Love conquers a lot for hard-luck couple

Saturday, September 10, 2005

By Tracey O'Shaughnessy

Copyright © 2005 Republican-American

WATERBURY -- Some may not understand. It is an unusual, even unlikely, romance.

He is 37, a traumatic brain injury victim, three of his tawny, withered limbs paralyzed. Non-verbal for years, he speaks in a haunting, muffled drone. She is 53, a chronic alcoholic whose liver finally gave up three years ago. Riddled with cirrhosis and nearly felled by renal failure, she is gimpy from a deteriorated knee joint that will need to be replaced.

But when Jane Lockwood needs to explain her love for Richie Marino, she simply directs her wet topaz-blue eyes toward him and says, "Just look at him."

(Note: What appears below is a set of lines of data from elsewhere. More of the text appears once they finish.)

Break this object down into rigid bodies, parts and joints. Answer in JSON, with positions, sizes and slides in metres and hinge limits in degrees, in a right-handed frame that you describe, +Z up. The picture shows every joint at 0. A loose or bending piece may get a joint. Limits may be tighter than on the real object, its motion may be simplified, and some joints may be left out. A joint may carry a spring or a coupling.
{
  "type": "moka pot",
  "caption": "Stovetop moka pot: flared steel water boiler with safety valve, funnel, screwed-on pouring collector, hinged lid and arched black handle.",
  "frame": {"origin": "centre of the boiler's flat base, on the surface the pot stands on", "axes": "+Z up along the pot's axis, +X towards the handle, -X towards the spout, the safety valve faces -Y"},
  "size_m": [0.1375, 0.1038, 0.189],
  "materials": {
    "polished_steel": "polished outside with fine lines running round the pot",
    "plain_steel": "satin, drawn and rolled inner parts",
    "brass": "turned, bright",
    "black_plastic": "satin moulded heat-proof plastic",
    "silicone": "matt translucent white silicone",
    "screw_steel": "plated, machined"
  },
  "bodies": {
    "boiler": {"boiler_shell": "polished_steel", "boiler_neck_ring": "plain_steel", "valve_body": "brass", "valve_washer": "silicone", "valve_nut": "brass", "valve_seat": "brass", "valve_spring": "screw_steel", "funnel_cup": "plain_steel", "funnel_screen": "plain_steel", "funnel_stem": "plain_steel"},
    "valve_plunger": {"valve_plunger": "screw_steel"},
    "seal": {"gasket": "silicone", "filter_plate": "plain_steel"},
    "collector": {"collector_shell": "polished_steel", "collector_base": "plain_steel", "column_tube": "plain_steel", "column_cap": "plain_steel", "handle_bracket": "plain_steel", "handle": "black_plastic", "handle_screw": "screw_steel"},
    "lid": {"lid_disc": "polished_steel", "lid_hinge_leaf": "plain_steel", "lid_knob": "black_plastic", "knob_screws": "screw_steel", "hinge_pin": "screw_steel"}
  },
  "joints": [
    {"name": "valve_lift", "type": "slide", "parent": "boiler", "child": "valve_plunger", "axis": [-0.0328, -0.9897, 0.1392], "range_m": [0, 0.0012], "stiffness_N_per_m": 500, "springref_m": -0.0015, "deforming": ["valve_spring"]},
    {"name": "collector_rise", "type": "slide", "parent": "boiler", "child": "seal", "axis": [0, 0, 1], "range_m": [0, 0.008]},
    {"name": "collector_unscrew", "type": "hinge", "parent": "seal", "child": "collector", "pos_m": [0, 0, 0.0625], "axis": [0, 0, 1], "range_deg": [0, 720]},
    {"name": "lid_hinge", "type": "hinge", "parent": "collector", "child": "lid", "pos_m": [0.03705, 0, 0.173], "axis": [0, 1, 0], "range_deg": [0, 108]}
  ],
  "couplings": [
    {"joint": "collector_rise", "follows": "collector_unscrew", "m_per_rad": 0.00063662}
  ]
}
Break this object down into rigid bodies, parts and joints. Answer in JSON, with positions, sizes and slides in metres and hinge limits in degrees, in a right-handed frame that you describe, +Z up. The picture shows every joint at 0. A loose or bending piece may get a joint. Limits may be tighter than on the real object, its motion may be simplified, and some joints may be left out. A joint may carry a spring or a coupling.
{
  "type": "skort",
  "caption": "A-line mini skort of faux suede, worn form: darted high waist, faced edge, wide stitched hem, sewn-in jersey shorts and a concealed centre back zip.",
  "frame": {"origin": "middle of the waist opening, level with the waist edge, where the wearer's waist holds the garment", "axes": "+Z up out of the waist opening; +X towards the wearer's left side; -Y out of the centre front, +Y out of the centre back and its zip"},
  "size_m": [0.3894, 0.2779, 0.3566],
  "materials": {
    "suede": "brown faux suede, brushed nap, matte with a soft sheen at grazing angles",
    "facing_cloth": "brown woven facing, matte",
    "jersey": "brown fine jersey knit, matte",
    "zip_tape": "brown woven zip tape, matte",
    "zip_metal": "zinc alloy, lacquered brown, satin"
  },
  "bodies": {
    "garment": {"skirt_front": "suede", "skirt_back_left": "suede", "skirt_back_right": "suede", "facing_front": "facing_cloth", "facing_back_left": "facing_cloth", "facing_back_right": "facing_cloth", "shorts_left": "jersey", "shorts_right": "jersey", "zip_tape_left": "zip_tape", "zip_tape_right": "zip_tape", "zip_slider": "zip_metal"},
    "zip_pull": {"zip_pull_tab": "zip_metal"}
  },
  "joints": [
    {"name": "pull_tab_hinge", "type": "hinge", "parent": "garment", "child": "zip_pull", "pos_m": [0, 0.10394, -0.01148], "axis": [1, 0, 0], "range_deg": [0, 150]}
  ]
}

Today, at the Cedar Lane Rehabilitation and Health Care Center that both are likely to call home for the rest of their lives, they will wed. It is not the first wedding Cedar Lane has had; a similar love story ended in nuptials a few years ago. But this wedding, in its tragic irony, is reason for celebration. "I didn't have anyone," Marino says, with effort. When he speaks, his tongue protrudes from his mouth and his caramel-colored eyes inflate with urgency.  "I love her." 

"All I have to do is look at him that is all," says Lockwood, a petite, leathery skinned woman prone to tears. "He has something he never thought would happen to him. He loves me and that's the bottom line. I know what I feel inside."

The Home-to-Home Foundation, a non-profit group that seeks to improve the quality of life in long-term care facilities by providing more human contact, will sponsor this afternoon's festivities.

Coincidentally, it was Marino, who has been in long-term care facilities since he was 15, who encouraged Home-to-Home founder Richard Silverman, a pulmonologist, to create the organization.

Silverman said while working at Cedar Lane four years ago, he was drawn to Marino. In part because, at 33, Marino was something of an anomaly in a facility filled with elderly residents.

"Here's a young guy in a nursing home, and I'm saying, 'what's he doing here? What happened to him?' And once I found out about his story, I felt horrible for him."

Twenty-two years ago, Richie Marino and his family were headed back from the fireworks at Waterbury's Municipal Stadium. He was 15. A Chevrolet Chevelle, driven by an 20-year-old drunken driver, struck the Marino's station wagon. Marino's brother Michael, 12, was killed. His mother was critically injured. And Richie Marino lay in a coma, in which he would stay, intermittently, for two years. The driver of the Chevy was killed.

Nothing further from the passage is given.